[SOURCE DATA]
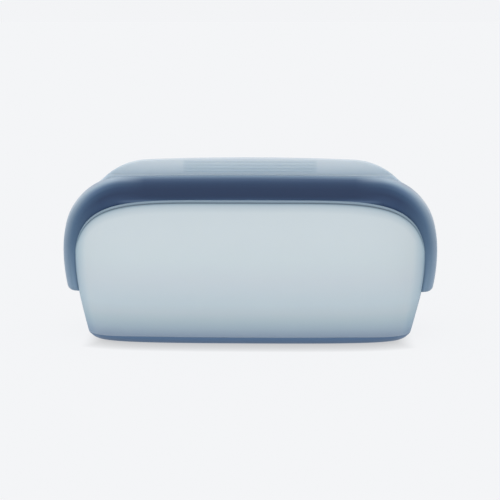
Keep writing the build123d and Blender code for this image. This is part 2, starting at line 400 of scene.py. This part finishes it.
def body_half(name, side):
    """The front (side -1) or back (side 1) skin: outer wall, bead, collar, inner wall and floor."""
    rim = rim_line(body_crown_count, body_side_count)
    inner_rim = rim_line(body_crown_count, body_side_count, inset=wall)
    foot = points_at(half_oval(foot_half_width, foot_half_depth), shares_along(rim))
    rim_y = np.array([rim_depth * smooth(*rim_parting, z) for _, z in rim])
    collar_y = np.array([collar_depth * smooth(*collar_parting, z) for _, z in rim])
    outer = outer_wall(foot, rim, rim_y)
    collar = [np.stack([line[:, 0], -collar_y, line[:, 1]], axis=1) for line in (rim, inner_rim)]
    inner = inner_wall(outer, inner_rim, rim_y)
    places = np.concatenate([outer, bead_lines(rim, rim_y), collar, inner[::-1]])
    places[:, :, 1] *= -side
    piece = grid_piece(name, places)
    from_rim = np.full(places.shape[:2], on_bead)
    from_rim[:wall_rows] = distance_inside(outer)
    from_rim[wall_rows] = under_bead
    from_rim[-wall_rows:] = on_inside
    write_attribute(piece, "from_rim", from_rim)
    reach = np.abs(places[:, (0, -1), 0]).max(axis=1, keepdims=True)
    write_attribute(piece, "from_end", reach - np.abs(places[:, :, 0]))
    close_bottom(piece, *places.shape[:2])
    close_and_smooth()
    return piece


front_body = body_half("front_body", -1)
back_body = body_half("back_body", 1)


# ---- Lines of the seal and of the tab that grows from it ----

band_counts = (46, 30, 16, 20)  # points along the crown, corner, side and leg of the seal
band_crowding = 1.8  # how much the points crowd towards the foot of the leg
seal_arcs = arch(
    seal_top,
    lip_high.x + seal_overhang,
    seal_widest,
    seal_crown_radius,
    seal_corner_radius,
    seal_side_radius,
    seal_leg_radius,
)
seal_line = arch_line(seal_arcs, ear_foot, band_counts, band_crowding)

inner_crown_count = 200  # points along the wall's inner face, of which each section takes its nearest
inner_side_count = 400
inner_leg_count = 60
facing_over = (24.0, 46.0)  # the seal's sections lie level below these heights, and face the wall above

notch_drop = 3.7  # the notch between the tab and the seal lies this far under the seal's top
tab_crown = 1350.0  # radius of the tab's nearly level top
tab_corner = 36.0  # radius of its shoulders
tab_slope = math.radians(41.5)  # how steeply its sides run down to the notch
tab_crown_count = 30
tab_corner_count = 40
halvings = 40  # of the stretch in which the tab's crown has to end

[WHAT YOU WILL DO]
Write out every line of the material again, exactly as it reads.

[OUTPUT OF THE TASK]
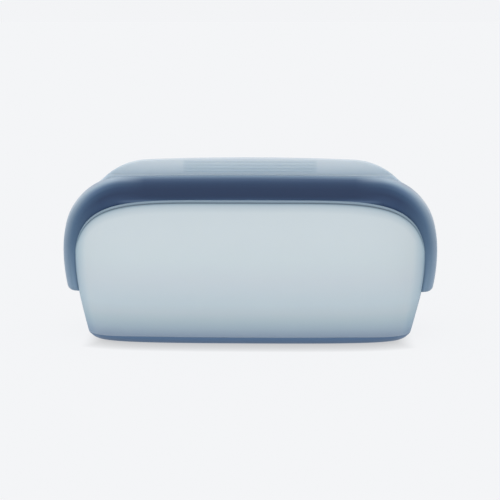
Keep writing the build123d and Blender code for this image. This is part 2, starting at line 400 of scene.py. This part finishes it.
def body_half(name, side):
    """The front (side -1) or back (side 1) skin: outer wall, bead, collar, inner wall and floor."""
    rim = rim_line(body_crown_count, body_side_count)
    inner_rim = rim_line(body_crown_count, body_side_count, inset=wall)
    foot = points_at(half_oval(foot_half_width, foot_half_depth), shares_along(rim))
    rim_y = np.array([rim_depth * smooth(*rim_parting, z) for _, z in rim])
    collar_y = np.array([collar_depth * smooth(*collar_parting, z) for _, z in rim])
    outer = outer_wall(foot, rim, rim_y)
    collar = [np.stack([line[:, 0], -collar_y, line[:, 1]], axis=1) for line in (rim, inner_rim)]
    inner = inner_wall(outer, inner_rim, rim_y)
    places = np.concatenate([outer, bead_lines(rim, rim_y), collar, inner[::-1]])
    places[:, :, 1] *= -side
    piece = grid_piece(name, places)
    from_rim = np.full(places.shape[:2], on_bead)
    from_rim[:wall_rows] = distance_inside(outer)
    from_rim[wall_rows] = under_bead
    from_rim[-wall_rows:] = on_inside
    write_attribute(piece, "from_rim", from_rim)
    reach = np.abs(places[:, (0, -1), 0]).max(axis=1, keepdims=True)
    write_attribute(piece, "from_end", reach - np.abs(places[:, :, 0]))
    close_bottom(piece, *places.shape[:2])
    close_and_smooth()
    return piece


front_body = body_half("front_body", -1)
back_body = body_half("back_body", 1)


# ---- Lines of the seal and of the tab that grows from it ----

band_counts = (46, 30, 16, 20)  # points along the crown, corner, side and leg of the seal
band_crowding = 1.8  # how much the points crowd towards the foot of the leg
seal_arcs = arch(
    seal_top,
    lip_high.x + seal_overhang,
    seal_widest,
    seal_crown_radius,
    seal_corner_radius,
    seal_side_radius,
    seal_leg_radius,
)
seal_line = arch_line(seal_arcs, ear_foot, band_counts, band_crowding)

inner_crown_count = 200  # points along the wall's inner face, of which each section takes its nearest
inner_side_count = 400
inner_leg_count = 60
facing_over = (24.0, 46.0)  # the seal's sections lie level below these heights, and face the wall above

notch_drop = 3.7  # the notch between the tab and the seal lies this far under the seal's top
tab_crown = 1350.0  # radius of the tab's nearly level top
tab_corner = 36.0  # radius of its shoulders
tab_slope = math.radians(41.5)  # how steeply its sides run down to the notch
tab_crown_count = 30
tab_corner_count = 40
halvings = 40  # of the stretch in which the tab's crown has to end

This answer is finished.